The long hot summer of the Spanish banks is just beginning and financial industry observers say the independent audit just carried out will only cool things down to a limited extent.
The auditors’ reports estimated Spain’s lenders will need a bailout of between 51 and 62 billion euros to keep their reserves up in the face of post property bubble bad loans.
Economy Minister Luis de Guindos said: “We believe this data will be extremely important in terms of knowing what the real situation is and eliminating the uncertainties that exist over Spain’s banking sector. From there, we can see what the whole process of financial assistance could be for the Spanish banks.”
The 51 to 62 billion euro figure is based on limited falls in property prices and contraction of the Spanish economy, but the auditors also calculated a worst case scenario which showed up to 250 to 270 billion euros in bank losses.
The lower figure is what appeared in the headlines, but some commentators said we should be looking at the higher numbers .
On the streets few have a good word for the banks or politicians. One typical comment was: “They have destroyed everything. They have wasted everything and they keep on doing it. I guess we need the money, but it is going to be useless if it is the same people who are going to manage it, whatever Europe does.”
Having completed the audits, and found out what may be the worst, Spain can now formally request eurozone bailout money from Brussels but that is just one step in a long road towards cleaning up the country’s banking system.
More detailed audits are currently underway with the results to follow in September, hopefully without any more bad news to come.
“To talk about the Spanish bank stress tests, we’re joined by José Carlos Díez, Chief analyst with Intermoney in Madrid.
“In the end the totals were more than the International Monetary Fund’s estimate and less than the 100 billion euros promised by Brussels. How should we interpret that? And how much should Madrid ask for?”

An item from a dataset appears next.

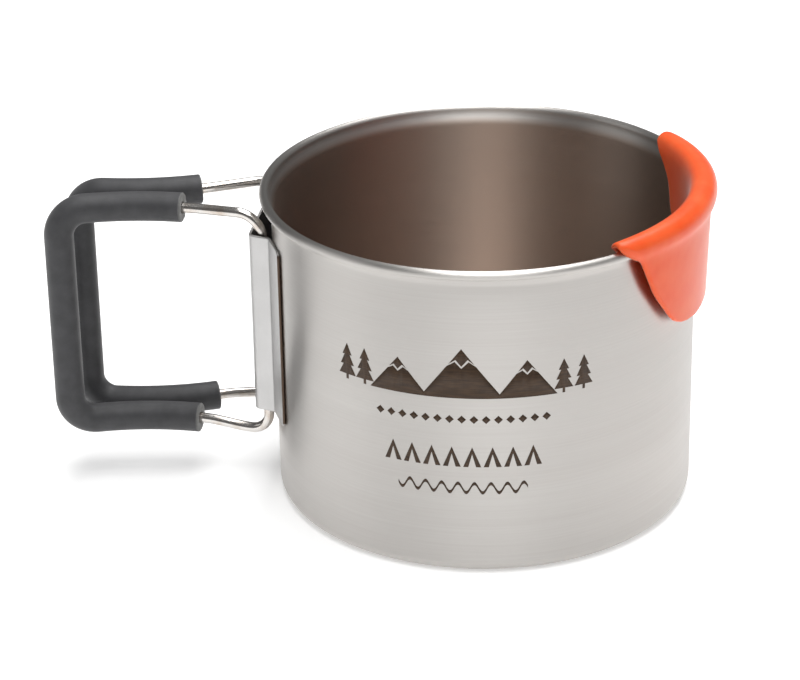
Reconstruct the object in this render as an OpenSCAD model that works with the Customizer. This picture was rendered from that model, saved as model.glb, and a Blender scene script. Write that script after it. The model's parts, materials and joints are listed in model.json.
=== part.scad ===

José Carlos Díez, Intermoney: “First, the audit was done by two independent companies and that makes it more credible. I think it was better structured than the audit done last year for the European Bank Authority and the stress tests are more like those done for the US Federal Reserve, and they are more efficient, so it’s better in that sense. The problem now is that this has limited usefulness. I imagine the government has all the information, but now there has to be a plan, which is what Brussels has asked for, bank by bank. A roadmap has to be prepared and presented, with a concrete plan, that the investors can understand, analyse and evaluate “
euronews: “The Spanish government appears to be moving under pressure from its European partners. In principle, a formal request must come on Monday. What happens next?”

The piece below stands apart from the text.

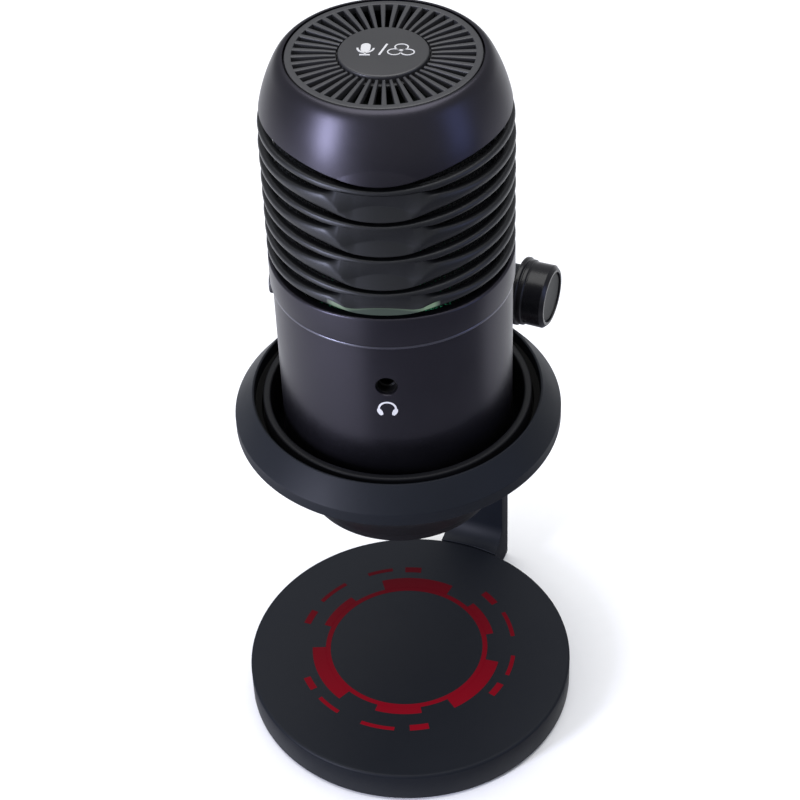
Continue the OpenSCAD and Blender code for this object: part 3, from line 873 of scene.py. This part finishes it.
def stadium(width, height):
    """Outline of a slot with round ends."""
    r = height / 2
    reach = width / 2 - r
    return arc_points(reach, 0, r, -90, 90, 12) + arc_points(-reach, 0, r, 90, 270, 12)


def make_barrel():
    """The lower casing with its three openings, and the bright seam over it."""
    inner = BARREL_R - 2.2
    shape = Shape()
    shape.lathe(rounded([(26.6, BARREL_LOW, 0.3), (BARREL_R - 2.4, BARREL_LOW, 0.8),
                         (BARREL_R, BARREL_LOW + 4, 3), (BARREL_R, SEAM_Z, 0.25), (inner, SEAM_Z, 0),
                         (inner, BARREL_LOW + 5, 0), (26.6, BARREL_LOW + 2.8, 0)], 6), 480)
    made = shape.object("barrel_casing")
    jack = Shape()
    jack.lathe([(0, 20), (2.6, 20), (2.6, BARREL_R - 0.3), (3.1, BARREL_R + 0.5), (0, BARREL_R + 0.5)], 64)
    side = Shape()
    side.lathe([(0, 20), (SIDE_R + 0.15, 20), (SIDE_R + 0.15, BARREL_R - 0.25),
                (SIDE_R + 0.6, BARREL_R + 0.4), (0, BARREL_R + 0.4)], 64)
    usb = Shape()
    usb.extrude(stadium(9.2, 3.5), 20, BARREL_R + 2)
    cut(made, [jack.object("cut_jack", facing(0, JACK_Z)),
               side.object("cut_side", facing(-90, SIDE_Z)),
               usb.object("cut_usb", facing(180, USB_Z))])
    piece(made, "barrel_casing", "microphone", "lower_barrel")

    seam = Shape()
    low, high = span("seam_ring")
    outer = radius("seam_ring")
    seam.lathe(rounded([(27.6, low, 0), (outer, low, 0.3), (outer, high, 0.3), (27.6, high, 0)], 5), 360)
    piece(seam, "seam_band", "microphone", "seam_ring")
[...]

José Carlos Díez: “Once the country has officially asked for help, the Eurogroup and other countries must ask the European Commission to prepare a memorandum and this memorandum must contain all the details: the conditions for aid, the amounts, the interest rates, the timetable, if it will involve the EFSF (European Financial Stability Fund) or the EFSM (European Financial Stability Mechanism)? As the saying goes ‘the devil is in the details’. We’ll have to see the memorandum to know whether the plan can be successful.”
euronews: “Exactly – one of the questions is whether we can help the banks without that counting as state help, which Angela Merkel’s government in Germany is opposed to?”
José Carlos Díez: “We’ll see. It is said that politics is the art of the possible, but the regulations are quite clear. They are that the country must seek assistance and it has to be via the FROB (Fund for Orderly Bank Restructuring), a 100 percent Spanish state entity. The other thing is that there is talk about changing these regulations and, in the future, having an EU credit union that can directly provide help to a financial institution. But, for now , the rules of the EU’s European Stability Fund don’t allow that.”
euronews: “And, finally, will this lower the risk premium and the interest rates of Spanish government bonds?”
José Carlos Díez: “It depends. The truth is that the audit alone is not enough and there are other problems linked to the risk premium for Spanish debt.
“We wanted – in Europe, and internationally – to believe that all the problems of the euro crisis come from the Spanish banks. It would be great if the whole euro crisis were that simple!
“With regard to Spain, we can say – as the character ‘William of Baskerville’ said in Umberto Eco’s novel ‘The Name of the Rose’ – you could burn all the Spanish banks at the stake, but the problems will continue. The euro crisis is a very serious crisis, in the midst of a very serious recession in Europe.
“The economic indicators show Germany is already in recession. Europe’s economic policies are heading us directly into a depression, as happened with the US in the 1930s. We’ll see if Angela Merkel and her government realise this and will change the economic policy. Otherwise, the outlook is very negative.”